Myanmar’s promises fall short for aid agencies

By June 3, 2008

Myanmar (MNN) — Despite the government's promises, aid workers and teams are still struggling to cross Myanmar's borders with supplies. 

"The latest news that we've all seen in the media is that the country has opened up a bit more in the past week. I have not had any word that we have been able to get people in yet, but prior to that, assuming no one has gotten in, the situation up to that point was that we had people ready to go who were waiting in Thailand. But they could not get visas–the same thing
that was holding back relief workers from many other places, many other agencies," said Lane Powell of Operation Mobilization

News sources and experts suggest that the government used a long-time tactic to avoid conflict and attention from other governments. It's a game of teasing with promises that
they have no intention of keeping. According to Josef Silverstein, an expert at Rutgers University who spoke with another news agency, this tactic allows the global commentary to die
down and attention to shift until the pressure is taken off the government.

There is talk that the only way to get aid in will be to use force, which many outside government leaders are opposed to. 

OM had a medical team that was ready to go in that, as of yet, has not been allowed in. The
Burmese staff has seen the need for this team. "They've already seen that cholera is spreading, dysentery, and of course they're seeing cases of malaria, too. So all of the disease we would expect in that situation are well under way," Powell said.

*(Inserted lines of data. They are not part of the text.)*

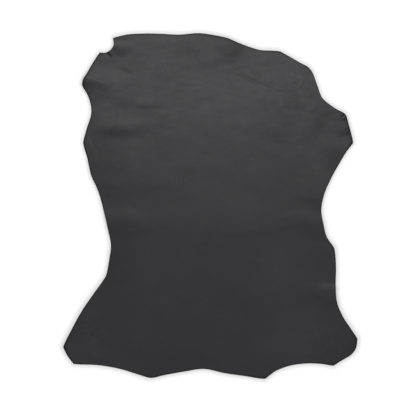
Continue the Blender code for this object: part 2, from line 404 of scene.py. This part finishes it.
# Even dye, less the painted step of light past the waist fold and the painted sheen towards the neck, with
# painted shade in the grooves.
dye_and_painted_light = even_depth - painted_waist_step * ease(to_neck / painted_waist_step_over)
dye_and_painted_light -= painted_neck_sheen * ease(to_neck / painted_neck_sheen_over)
dye_and_painted_light -= painted_groove_shade * creased / MM
# Painted shade and light, partly uneven dye, in ovals round the folds and creases.
for *place, darkening in painted_shade_and_dye_places:
    dye_and_painted_light += darkening * patch(across, along, *place)

# Stretch marks run down the left shoulder. The grain is veined in cells at the right of the neck and, more
# faintly, at the two lower corners.
neck_veins, corner_veins = 0.9, 0.65
growth_marks = patch(across, along, -292, 258, 56, 60)
lower_corners = patch(across, along, -330, -370, 80, 90) + patch(across, along, 335, -380, 110, 90)
cells = neck_veins * right_neck + corner_veins * lower_corners

# The fine wrinkles. Where the skin was pinched, its grain is creased in lines a few millimetres wide,
# painted dark as shade in the creases, a few painted pale. They stand out at the two shoulders, at the notch
# and across the neck.

# Each is a bowed line, in millimetres: (name, from, to, bow, half width, depth, fade at the start, fade at
# the end). A depth above 0 is painted shade, and a depth below 0 is painted pale.
wrinkles = [
    ("notch slot", (-294, 436), (-274, 417), 0, 4.6, 0.95, 6, 6),
    ("notch trace", (-322, 409), (-258, 400), -2, 6.0, 0.10, 16, 30),
    ("corner trace", (-274, 401), (-208, 369), -5, 6.0, 0.13, 60, 14),
    ("upper corner hair", (-346, 350), (-290, 318), 3, 3.0, 0.12, 20, 26),
    ("middle corner hair", (-334, 352), (-280, 336), -3, 3.0, 0.10, 16, 26),
    ("lower corner hair", (-340, 330), (-300, 306), 2, 3.0, 0.10, 14, 20),
    ("first stretch line", (-317, 288), (-317, 226), 1, 2.4, 0.12, 14, 20),
    ("second stretch line", (-310, 286), (-311, 226), -2, 2.4, 0.10, 14, 20),
    ("third stretch line", (-303, 284), (-305, 244), 1, 2.4, 0.08, 10, 20),
    ("fourth stretch line", (-281, 286), (-281, 228), 2, 2.4, 0.10, 14, 24),
    ("fifth stretch line", (-268, 284), (-262, 228), 6, 2.6, 0.14, 20, 16),
    ("edge scuff", (-345, 198), (-311, 140), -2, 6.0, -0.19, 10, 20),
    ("hook", (-297, 179), (-258, 146), -11, 3.6, 0.10, 12, 16),
    ("long neck crease", (52, 396), (222, 312), -8, 2.6, 0.19, 20, 44),
    ("crease below it", (78, 371), (142, 334), -2, 2.6, 0.14, 16, 22),
    ("crease above it", (134, 348), (190, 331), -2, 2.4, 0.11, 16, 20),
    ("large loop", (118, 346), (226, 366), 26, 9.0, 0.07, 28, 26),
    ("small loop", (236, 372), (266, 336), 16, 7.0, 0.05, 14, 14),
    ("upper nick", (360, 247), (385, 263), 0, 2.6, 0.95, 10, 3),
    ("upper nick lip", (362, 242), (384, 256), 0, 2.2, -0.40, 8, 3),
    ("upper nick shade", (358, 239), (388, 245), 0, 4.6, 0.50, 16, 3),
    ("lower nick", (373, 210), (396, 226), 0, 3.2, 0.75, 12, 3),
    ("lower nick shade", (376, 202), (398, 214), 0, 3.0, 0.35, 10, 4),
    ("lower nick tail", (344, 190), (392, 202), 1, 3.0, 0.22, 24, 6),
]

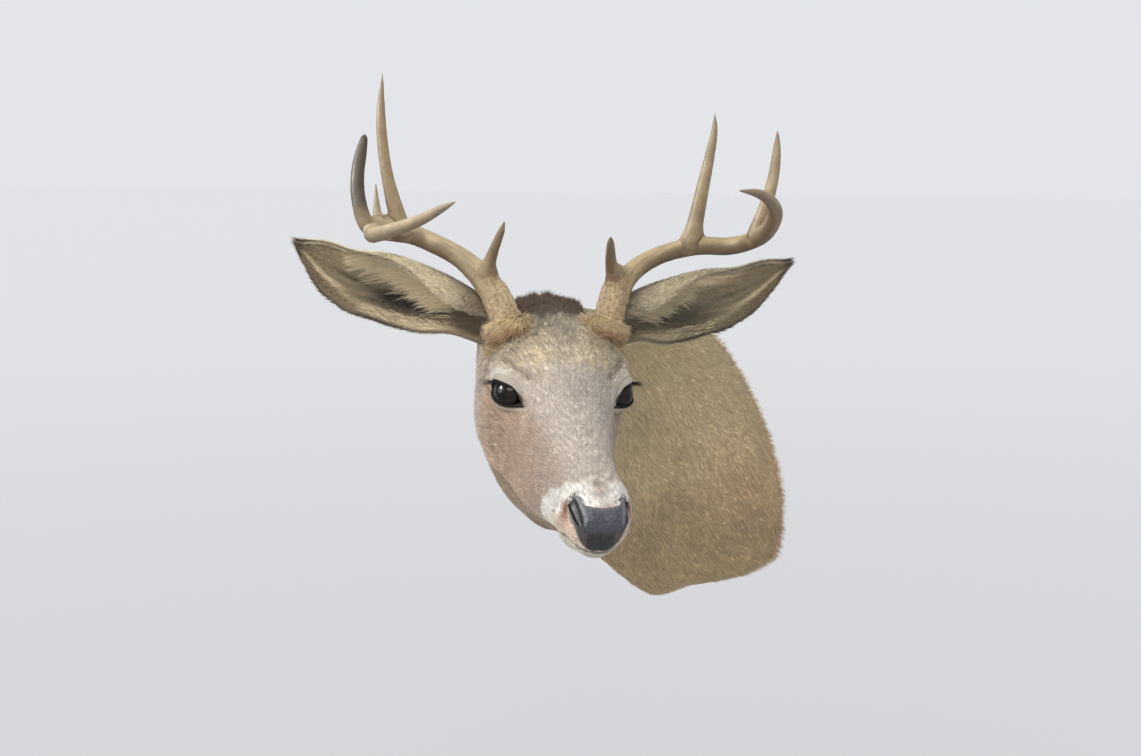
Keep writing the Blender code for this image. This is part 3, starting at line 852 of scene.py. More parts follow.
    def neck(self, world: Array, station: Array) -> Array:
        """Linear colours of the neck and shoulder coat.

        Args:
            world: Points in the row frame.
            station: Their stations.

        Returns:
            Olive tan that warms to the deer's left, with a darker low front, a pale lowest edge, and painted
            light that brightens it towards the top.
        """
        x, z = world[:, 0], world[:, 2]
        soft = mottle(world, 30, 8)
        colour = layered(plain("neck", len(z)), ("neck_grey", ease(-0.3, 1.0, soft) * 0.5))
        return layered(
            # Brighter towards the top: painted light from above.
            colour * (1 + 0.24 * ease(40, 120, z))[:, None],
            ("neck_warm", 0.5 * ease(10, 90, x) * ease(90, -30, z)),
            ("neck_low", ease(20, -90, z) * 0.75),
            ("brisket", ease(-85, -150, z) * 0.8),
            ("neck_grey", ease(110, 165, z) * 0.5),
            ("fringe", ease(410, 428, station) * 0.2),
            ("cream", 0.95 * ease(-112, -130, z + 6 * soft) * ease(404, 420, station) * ease(-60, -25, x)),
        )

    def at(self, station: Array, local: Array, world: Array) -> Array:
        """Linear colours anywhere on the hide."""
        return blend(self.head(local), self.neck(world, station), ease(70, 150, station))


MARKINGS = Markings()


# ---- Finishes ----


def coat_colour(tree: NodeTree, shader: Node, share: Node | None = None) -> None:
    """Colours a shader by its piece's own attribute "coat".

    Args:
        tree: Tree of the material.
        shader: Its Principled shader.
        share: Pattern that the colour is multiplied by.
    """
    coat = add_node(tree, "ShaderNodeAttribute", attribute_name="coat")
    if share is not None:
        coat = add_node(tree, "ShaderNodeVectorMath", {0: coat, "Scale": share}, operation="SCALE")
    tree.links.new(coat.outputs[0], shader.inputs["Base Color"])


@dataclass(frozen=True)
class DeerHair:
    """Deer hair: hollow, matt and slightly glossy along its length, so soft with a faint sheen."""

    name: str
    roughness: float
    sheen: float

    def mix(self) -> Material:
        """Makes the material, coloured lock by lock.

        Returns:
            The material.
        """
        material, tree, shader = new_material(self.name, Roughness=self.roughness, Sheen_Weight=self.sheen,
                                              Sheen_Roughness=0.5, Specular_IOR_Level=0.25)
        coat_colour(tree, shader)
        return material


@dataclass(frozen=True)
class TannedHide:
    """Hide with its undercoat: matt, and grained by hairs 0.9 mm apart."""

    hair_spacing: float = 0.9
    relief: float = 0.6

    def mix(self) -> Material:
        """Makes the material: noise as fine as the hairs darkens the colour and raises a relief.

        Returns:
            The material.
        """
        material, tree, shader = new_material("tanned_hide_undercoat", Roughness=0.9, Sheen_Weight=0.05,
                                              Specular_IOR_Level=0.15)
        place = add_node(tree, "ShaderNodeTexCoord")
        hairs = add_node(tree, "ShaderNodeTexNoise", {"Vector": place.outputs["Object"],
                                                      "Scale": 1 / (self.hair_spacing * MM), "Detail": 3.0})
        coat_colour(tree, shader, add_node(tree, "ShaderNodeMapRange", {
            "Value": hairs, "From Min": 0.3, "From Max": 0.7, "To Min": 0.6, "To Max": 1.0}))
        add_node(tree, "ShaderNodeBump", {"Height": hairs, "Strength": 0.6, "Distance": self.relief * MM},
                 into=shader.inputs["Normal"])
        return material


@dataclass(frozen=True)
class NoseLeather:
    """Bare nose skin: pebbles about 1.3 mm wide with fine creases, and a waxy half gloss."""

    pebble: float = 1.3
    crease: float = 0.5

    def mix(self) -> Material:
        """Makes the material: round cells for the pebbles, and noise for the creases between them.

        Returns:
            The material.
        """
        material, tree, shader = new_material("painted_nose_leather", Specular_IOR_Level=0.5,
                                              Coat_Weight=0.12, Coat_Roughness=0.3)
        place = add_node(tree, "ShaderNodeTexCoord").outputs["Object"]
        pebbles = add_node(tree, "ShaderNodeTexVoronoi", {"Vector": place, "Scale": 1 / (self.pebble * MM)})
        fine = add_node(tree, "ShaderNodeTexNoise", {"Vector": place, "Scale": 1 / (self.crease * MM)})
        add_node(tree, "ShaderNodeMapRange", {
            "Value": fine, "From Min": 0.3, "From Max": 0.7, "To Min": 0.38, "To Max": 0.58},
            into=shader.inputs["Roughness"])
        # Pebbles are paler in their middles and darker towards their edges: painted shade in the creases
        # between them.
        coat_colour(tree, shader, add_node(tree, "ShaderNodeMapRange", {
            "Value": pebbles, "From Min": 0.2, "From Max": 0.7, "To Min": 1.15, "To Max": 0.6}))
        round_pebbles = add_node(tree, "ShaderNodeBump", {"Height": pebbles, "Strength": 0.8,
                                                          "Distance": 0.5 * MM}, invert=True)
        add_node(tree, "ShaderNodeBump", {"Height": fine, "Strength": 0.3, "Distance": 0.2 * MM,
                                          "Normal": round_pebbles}, into=shader.inputs["Normal"])
        return material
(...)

The team was "just amazed. People were so grateful. They were not panicked. The people did not mob the group. They simply lined up down the road and were just expressing their gratitude for whatever little amount of help they were given."

With little outside help and with such a great need surrounding them, the team has been working non-stop for the past month. This puts a strain on them physically and emotionally, and it also constricts the flow of information out of the country.  "Our team there is just working so hard trying to connect with people, be out among the people doing what they can, that they're not sitting in offices trying to make contact with us. I think it's a combination of infrastructure and just the stress on the team right now," Powell explained.

So far, the only help OM has been able to provide the team is through funding. Once they can get teams in, OM prefers to buy aid supplies locally as the Burmese team has already been doing. "They were able to give out blankets, water purification tablets, and a little bit of medicine they've been able to get. They took empty plastic drums so that people could catch rain water so that they could have some water because they found that that was the biggest need there."

The team plans to go back with volunteer doctors to the area near the coast that they visited
with aid.

Myanmar is not entirely welcoming to the Gospel, but Powell said, knowing how the rest of
their OM teams operate around the world, the Burmese team must be having an eternal impact as well. "In many cases, they're helping many people they've already been working with who would know about the Omer's faith and understand what is behind this. So we think there is certainly value in giving people the practical help they need,
but we also hope that it would open some hearts."

Prayers and funding are still needed.